OH loves this book. I've picked it up a couple of times and not been able to get into it, though each time I've felt like it was me, not the book. Need to try again.
Ah, I see. OH loves it, huh? That's cool.
It might not be you. There are some things that are corny (The Flaming Dildos, anybody? Please. How un-punk is that name?) and some things that might rub one the wrong way; for instance, the fellatio of the older man at the first punk show is a bit neutral in its authorial assessment. There are also some things that seem like red herrings at first, like one of the first stories centers around kleptomania and the disappearance of items that the woman is stealing. That's more of a character study than the other chapters that tie into the book.
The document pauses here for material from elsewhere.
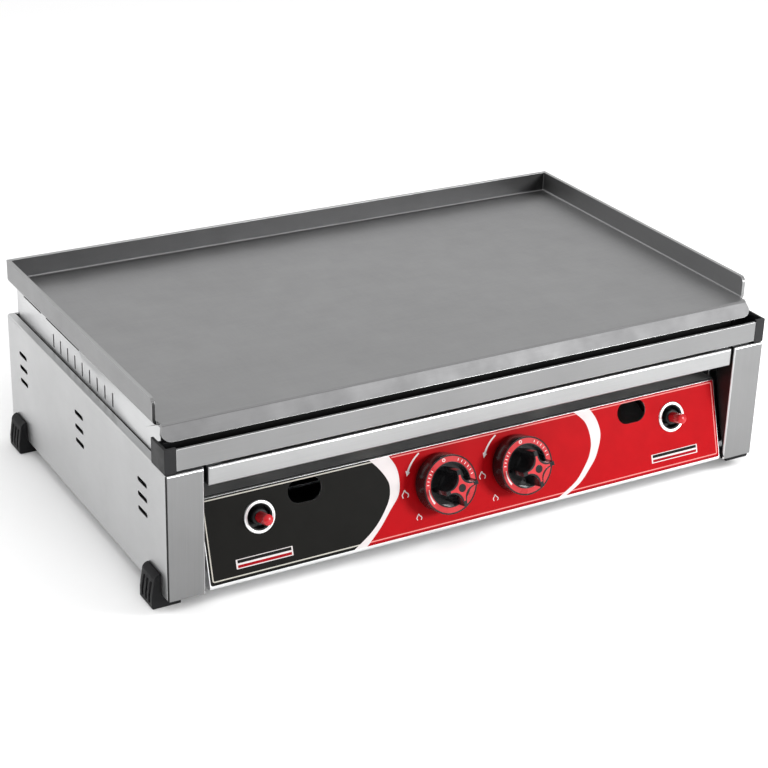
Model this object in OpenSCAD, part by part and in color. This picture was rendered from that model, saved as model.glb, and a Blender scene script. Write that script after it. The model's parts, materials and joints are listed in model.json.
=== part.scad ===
// Two-burner countertop gas griddle with a flat steel top, a slanted control panel
// and a slide-out grease tray.
// x = 0 is the middle of the width, z = 0 is the surface that the feet stand on.
// Modules are written with y = 0 at the front face of the corner posts (+y is the rear).
// placed() then puts the origin in the middle of the outer box.

/* [Body] */
// Overall width over the two side panels
body_w = 700; // [660:10:800]
// Depth from the face of the corner posts to the rear edge of the side panels
body_d = 425; // [400:5:480]
// Height of the side panels and corner posts
body_h = 133.5; // [125:0.5:150]
// Height of the sheet metal base above the table
base_z = 14; // [12:1:20]
// Thickness of the stainless sheet
sheet_t = 1.2; // [0.8:0.1:1.6]
// Width of the front face of a corner post
post_w = 37.5; // [34:0.5:42]
// Height of the front rail
rail_h = 19.3; // [14:0.1:24]

/* [Griddle plate] */
// Outer width of the plate over its side walls
plate_w = 694; // [660:2:700]
// Height of the cooking surface above the table
surface_z = 187.5; // [184:0.5:200]
// Height of the splash walls above the cooking surface
wall_h = 23; // [15:1:40]
// Thickness of the plate
plate_t = 4; // [3:0.5:5]
// Downward angle of the front pouring lip
lip_angle = 60; // [50:1:65]

/* [Control panel] */
// Lean of the control panel away from vertical
panel_tilt = 16.5; // [14:0.5:18]
// Distance of each knob from the middle
knob_x = 45.5; // [42:0.5:60]
// Distance of each igniter from the middle
igniter_x = 246.5; // [240:0.5:260]
// Distance of each sight hole from the middle
sight_x = 195.5; // [190:0.5:205]

/* [Moving parts] */
// Radius of the knob skirt
knob_r = 30.5; // [28:0.5:32]
// Height of the knob top above the panel
knob_h = 45; // [40:1:50]
// How far a knob is pushed in to open its valve
knob_push = 3.5; // [3:0.5:4]
// How far an igniter button is pushed in
button_push = 8; // [6:1:9]

/* [Hidden] */
$fn = 48;

// colours
stainless = [0.78, 0.79, 0.80];
plate_grey = [0.56, 0.56, 0.57];
black_plastic = [0.10, 0.10, 0.11];
charcoal = [0.20, 0.20, 0.21];
label_red = [0.83, 0.09, 0.11];
brass = [0.80, 0.66, 0.36];
ceramic = [0.93, 0.92, 0.88];
galvanised = [0.66, 0.68, 0.70];

// body
half_w = body_w / 2;
side_top = base_z + body_h;
side_front = 1.6;
ledge_w = 9.2;
bend_r = 2;
post_out = half_w - 1.4;
post_in = post_out - post_w;
post_flange = 26;
rail_gap = 4.2;
rail_half = post_in - rail_gap;
rail_depth = 12;
rear_y = body_d + sheet_t;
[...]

It was a slow opener, those first few chapters if I recall correctly, but I gave it a chance because she was at least
trying to write about music and punk rock in L.A., but in the end it turned out to be a very fast-paced, relevant, and exciting book that was heartfelt and showed an author that truly loved her own characters (the last chapter, once one has become sensitive to the novel's Altman-like form, is thrilling in its experimentation, at least to me. I was stunned).
Loved it. Planning on rereading in the spring as it's one of the assigned books for my son's English class.
Oh, wow. Your son is lucky in more ways than one. That's quite the draw for an assignment, which probably speaks to a good experience overall in English for the semester or year also. I hope it is for him. Sounds fun as a father, too.